Time flies…So does happiness…generally away from me. All because a man decided to beat me, torture me, rape me and hurt me, forcing me to protect my children with my body under his fist. Was it fun for him? Did he enjoy it? Did it make him feel better? Was I good stress relief? I certainly didn’t have any fun. Sometimes when I go to sleep I dream of those days stuck in that apartment in Tokyo, windows barred at the front, no escape except past his hulking frame and fists and the kitchen knife in his hand. I see the blood run in sheets down my arms. I look down at my pregnant belly and beg him, “Please no. The baby. The baby, ___! You will kill the baby!” And I see his blank eyes, and the glint of metal, and I try not to scream and startle him, and hear myself talk in wheedling pathetic tones, begging him not to hurt me. Making deals he can do whatever he wants as soon as the baby is born, just not now, not now. I feel that baby kick, and I try and slow my breathing down. Then he roars and stabs the knife into the pillow next to me, thudding with the next stroke into my head with his fist, strangling me instead. Then I wake up and I try and calm my heart down. I am left for eternity in hell.

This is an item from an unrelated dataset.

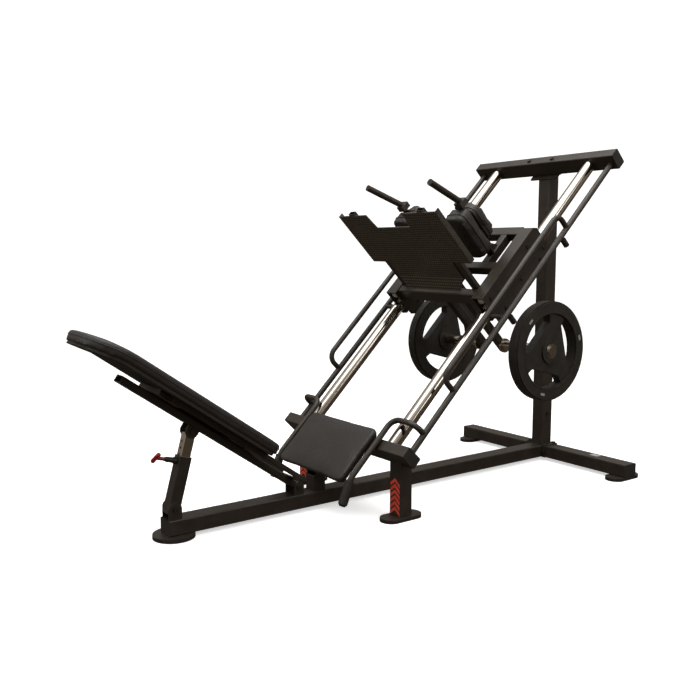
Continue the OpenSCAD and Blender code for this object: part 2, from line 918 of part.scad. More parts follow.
module horn_arms() {
    color(steel_black) on_sled() both_sides() translate([arm_x, arm_u, -horn_drop - 24])
        steel_tube(tube_low_n + horn_drop + 24, arm_w, arm_h);
}

// Chrome sleeves for the plates, with the stop ring at their foot
module weight_horns() {
    color(chrome) on_sled() both_sides() translate([0, arm_u, -horn_drop]) difference() {
        union() {
            pin_x(horn_base_x, horn_tip_x, horn_d);
            pin_x(horn_base_x, horn_base_x + collar_t, collar_d);
        }
        pin_x(horn_base_x - 1, horn_tip_x - 6, horn_d - 8);
    }
}

module roller_axles() {
    color(zinc) on_sled() both_sides() {
        for (u = top_axles) translate([0, u, axle_n]) roller_axle();
        for (u = low_axles) translate([0, u, -axle_n]) roller_axle();
    }
}

module roller_axle() {
    pin_x(inner_x - sheet_t - 6, outer_x + sheet_t, axle_d);
    translate([outer_x + sheet_t, 0, 0]) rotate([0, 90, 0]) hexagon(18, 6);
}

// Nylon roller with a round groove that fits the rail
module roller(u, n) {
    color(nylon) on_sled() translate([rail_x, u, n]) rotate([0, 90, 0])
        rotate_extrude() difference() {
            translate([axle_d / 2 + pin_gap, -roller_w / 2])
                square([roller_r + 5 - axle_d / 2, roller_w]);
            translate([roller_r + rail_r + run_gap, 0]) circle(r = rail_r + run_gap);
        }
}

module roller_right_1() { roller(top_axles[0], axle_n); }
module roller_right_2() { roller(top_axles[1], axle_n); }
module roller_right_3() { roller(low_axles[0], -axle_n); }
module roller_right_4() { roller(low_axles[1], -axle_n); }
module roller_left_1() { mirror([1, 0, 0]) roller_right_1(); }
module roller_left_2() { mirror([1, 0, 0]) roller_right_2(); }
module roller_left_3() { mirror([1, 0, 0]) roller_right_3(); }
module roller_left_4() { mirror([1, 0, 0]) roller_right_4(); }

// ---- Weight plates ----

module plate_window(rim_r) {
    intersection() {
        circle(r = rim_r);
        translate([plate_d * 0.215, -plate_d]) square([plate_d, 2 * plate_d]);
        polygon([[0, 0], [plate_d, plate_d * 0.92], [plate_d, -plate_d * 0.92]]);
    }
}

module weight_plate() {
    rim_r = plate_d * 0.37;
    color(rubber_black) on_sled() translate([0, arm_u, -horn_drop])
        translate([plate_out - plate_t, 0, 0]) rotate([0, 90, 0]) difference() {
            union() {
                translate([0, 0, 8]) cylinder(h = plate_t - 16, d = plate_d - 20);
                cylinder(h = plate_t, d = plate_d * 0.25);
                rotate_extrude() translate([rim_r + 4, 0]) square([plate_d / 2 - rim_r - 10, plate_t]);
                rotate_extrude() translate([plate_d / 2 - 20, 6]) square([20, plate_t - 12]);
            }
            translate([0, 0, -1]) cylinder(h = plate_t + 2, d = plate_bore);
            for (a = [0, 120, 240]) rotate([0, 0, 180 + a])
                translate([0, 0, -1]) linear_extrude(plate_t + 2) plate_window(rim_r);
        }
}

module weight_plate_right() { weight_plate(); }
module weight_plate_left() { mirror([1, 0, 0]) weight_plate(); }

// ---- Safety bars ----

// Studs fixed in the cross beams, which the bars turn on, with their stop rings
module pivot_studs() {
    color(chrome) on_rails() both_sides() translate([bar_x, 0, bar_n]) {
        translate([0, -wall, 0]) rotate([-90, 0, 0]) cylinder(h = stud_len + wall, d = stud_d);
        translate([0, rail_len - stud_len, 0]) rotate([-90, 0, 0])
            cylinder(h = stud_len + wall, d = stud_d);
    }
}

// Long grip beside the rail, in the plane of the bar
module long_grip() {
    h = grip_n - grip_bend - bar_n;
    in_side_plane(bar_x) {
        for (u = [grip_low_u, grip_high_u]) translate([u, bar_n, 0]) rotate([-90, 0, 0])
            cylinder(h = h, d = handle_d);
        translate([grip_low_u + grip_bend, grip_n - grip_bend, 0]) bend(handle_d, grip_bend, 90, 90);
        translate([grip_high_u - grip_bend, grip_n - grip_bend, 0]) bend(handle_d, grip_bend, 0, 90);
        translate([grip_low_u + grip_bend, grip_n, 0]) rotate([0, 90, 0])
            cylinder(h = grip_high_u - grip_low_u - 2 * grip_bend, d = handle_d);
    }
}

// Lever that arches over the rail and runs down beside the seat, with a weld ring at its turn
module seat_lever() {
    r = lever_bend;
    translate([bar_x, lever_u, bar_n]) cylinder(h = lever_n - r - bar_n, d = handle_d);
    translate([bar_x - r, lever_u, lever_n - r]) rotate([90, 0, 0]) bend(handle_d, r, 0, 90);
    translate([lever_x + r, lever_u, lever_n]) rotate([0, 90, 0])
        cylinder(h = bar_x - lever_x - 2 * r, d = handle_d);
    translate([lever_x + r, lever_u - r, lever_n]) bend(handle_d, r, 90, 90);
    translate([lever_x, lever_low_u, lever_n]) rotate([-90, 0, 0])
        cylinder(h = lever_u - r - lever_low_u, d = handle_d);
    in_side_plane(lever_x) translate([lever_low_u, lever_n - lever_turn_r, 0])
        bend(handle_d, lever_turn_r, 90, lever_turn);
    lever_end() cylinder(h = lever_grip_len - 4, d = handle_d);
    lever_end() translate([0, 0, -4]) cylinder(h = 8, d = handle_d + 1.6);
}

// Frame at the turned end of the lever, local Z along its grip
module lever_end() {
    in_side_plane(lever_x) translate([lever_low_u, lever_n - lever_turn_r, 0])
        rotate([0, 0, lever_turn]) translate([0, lever_turn_r, 0]) rotate([0, -90, 0]) children();
}

module safety_bar() {
    color(steel_black) on_rails() difference() {
        union() {
            translate([bar_x, bar_end_gap, bar_n]) rotate([-90, 0, 0])
                cylinder(h = rail_len - 2 * bar_end_gap, d = bar_d);
            long_grip();
            seat_lever();
            for (u = peg_us) translate([bar_x, u, peg_end + 4])
                cylinder(h = bar_n - peg_end - 4, d = peg_d);
            translate([0, sled_u - catch_d / 2 - run_gap, bar_n]) pin_x(catch_x, bar_x, catch_d);
        }
        translate([bar_x, -1, bar_n]) rotate([-90, 0, 0])
            cylinder(h = stud_len + 2, d = stud_d + 2 * pin_gap);
        translate([bar_x, rail_len - stud_len - 1, bar_n]) rotate([-90, 0, 0])
            cylinder(h = stud_len + 2, d = stud_d + 2 * pin_gap);
    }
}

module safety_bar_right() { safety_bar(); }
module safety_bar_left() { mirror([1, 0, 0]) safety_bar(); }

// Rubber grip on the lever and rubber sleeves on the pegs
module rubbers() {
    color(rubber_black) on_rails() {
        lever_end() difference() {
            union() {
                translate([0, 0, 6]) cylinder(h = lever_grip_len - 16, d = lever_grip_d);
                translate([0, 0, lever_grip_len - 10])
                    cylinder(h = 10, d1 = lever_grip_d, d2 = lever_grip_d - 16);
            }
            translate([0, 0, -1]) cylinder(h = lever_grip_len - 3, d = handle_d + 2 * pin_gap);
        }
        for (u = peg_us) translate([bar_x, u, peg_end]) difference() {
            cylinder(h = peg_sleeve_top - peg_end, d = peg_sleeve_d);
            translate([0, 0, 4]) cylinder(h = peg_sleeve_top - peg_end, d = peg_d + 2 * pin_gap);
        }
    }
}

module bar_rubbers_right() { rubbers(); }
module bar_rubbers_left() { mirror([1, 0, 0]) rubbers(); }

base_tube();
rear_beam();
end_caps();
foot_plates();
foot_pads();
joint_flanges();
rear_post();
top_beam();
lower_beam();
side_posts();
guide_rails();
frame_bolts();
chevron_decals();
seat_post();
seat_board();
seat_cushion();
backrest_bracket();
strut_bracket();
pivot_studs();
hinge_pins();
backrest_beam();
backrest_frame();
backrest_board();
backrest_cushion();
strut_lugs();
strut_upper_pin();
strut_outer();
pin_barrel();
strut_inner();
pull_pin();
pull_handle();
carriage_sheets();
carriage_webs();
sled_cross_tubes();
sled_carriers();
foot_plate();
foot_plate_uprights();
shoulder_brackets();
shoulder_cushion_right();
shoulder_cushion_left();
neck_pads();
shoulder_handles();
horn_arms();
weight_horns();
roller_axles();
roller_right_1();
roller_right_2();
roller_right_3();
roller_right_4();
roller_left_1();
roller_left_2();
roller_left_3();
roller_left_4();
weight_plate_right();
weight_plate_left();
safety_bar_right();
safety_bar_left();
bar_rubbers_right();
bar_rubbers_left();
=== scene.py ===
"""Plate loaded leg press machine: finishes, upholstery, lights and camera."""

import json
import math

import bmesh
import bpy
from mathutils import Matrix, Vector
from mathutils.bvhtree import BVHTree


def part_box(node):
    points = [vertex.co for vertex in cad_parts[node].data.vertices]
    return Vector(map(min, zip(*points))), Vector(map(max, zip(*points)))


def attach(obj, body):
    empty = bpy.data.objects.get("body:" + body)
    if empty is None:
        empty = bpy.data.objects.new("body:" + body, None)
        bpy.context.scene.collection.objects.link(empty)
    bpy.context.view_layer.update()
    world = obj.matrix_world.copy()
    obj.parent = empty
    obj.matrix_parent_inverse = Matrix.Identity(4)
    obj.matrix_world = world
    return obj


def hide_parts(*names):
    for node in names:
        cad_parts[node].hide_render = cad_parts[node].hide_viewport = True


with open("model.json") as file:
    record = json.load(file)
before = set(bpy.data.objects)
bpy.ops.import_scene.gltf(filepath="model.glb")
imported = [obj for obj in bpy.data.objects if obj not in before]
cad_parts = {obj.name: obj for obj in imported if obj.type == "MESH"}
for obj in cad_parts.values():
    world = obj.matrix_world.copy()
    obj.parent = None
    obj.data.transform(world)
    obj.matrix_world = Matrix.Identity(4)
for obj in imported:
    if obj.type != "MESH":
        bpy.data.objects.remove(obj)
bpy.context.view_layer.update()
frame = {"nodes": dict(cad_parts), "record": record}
NODES = frame["nodes"]
RECORD = frame["record"]
MM = 0.001

# ---------------------------------------------------------------- directions and anchors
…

I lived for that kid. I survived for him. In the end when he goes and I am alone I don’t think I will even know who I am anymore. I don’t think there is anyone left that isn’t ‘mom’. I am hollow. Empty. Destroyed. A zombie girl. But I protected those children with everything I had. Gotta be worth something Gotta be worth a little.
The Boy went out for a run yesterday. “I saw a cop when I was out. Don’t worry, ma I stopped running and started walking and went the other way, so I didn’t startle him.” For fucks sake, World, I wasted my fucking time trying to survive. Is the world trying to destroy me entirely? I think so. I don’t trust anyone. Not really. Not even myself. Especially not myself.
Thank goodness you are not quiet. I know I say that from a risk-free place. But you have words for everyone–for women, especially, and I can only hope that that community grows stronger with her own real power. Really, though, everyone can change and should. I know that sounds ideal.
Thank you my friend. If anything I write helps one woman know she is not alone, then I have won something, right? Thank you for being one of the good guys, a solution to the problem. Male violence is destroying the world. Look at Russia – it is all dick swinging patriarchal posturing with high stakes…and I am not the only mother’s heart that breaks…
It is strange, my friend. I really enjoy male company as friends. I make a good ‘guy friend’. I can talk baseball, and music, guitars and shoot the breeze. I adore my son. But that said, there are so many men that are so misogynistic, so offensive, so disgusting….I dunno…I really dunno…I just end up being very lonely and very isolated.
Great text. Specially reading in this sad day for a brazilian. The day was suposed to be happy for the entire nation but we have the misogenous Bolsonaro.
Fuck Bolsonaro. He is disgusting isn’t he! I hope he is thrown out of power soon and things can recover. I am so sorry for your suffering. Your friend, Detroit.
Today Brasil celebrates 200 years as a republic, Bolosonaro speach was extremaly mysogenous,
The devil hides behind talk of God. I saw the news. I truly believe Bolsonaro is evil.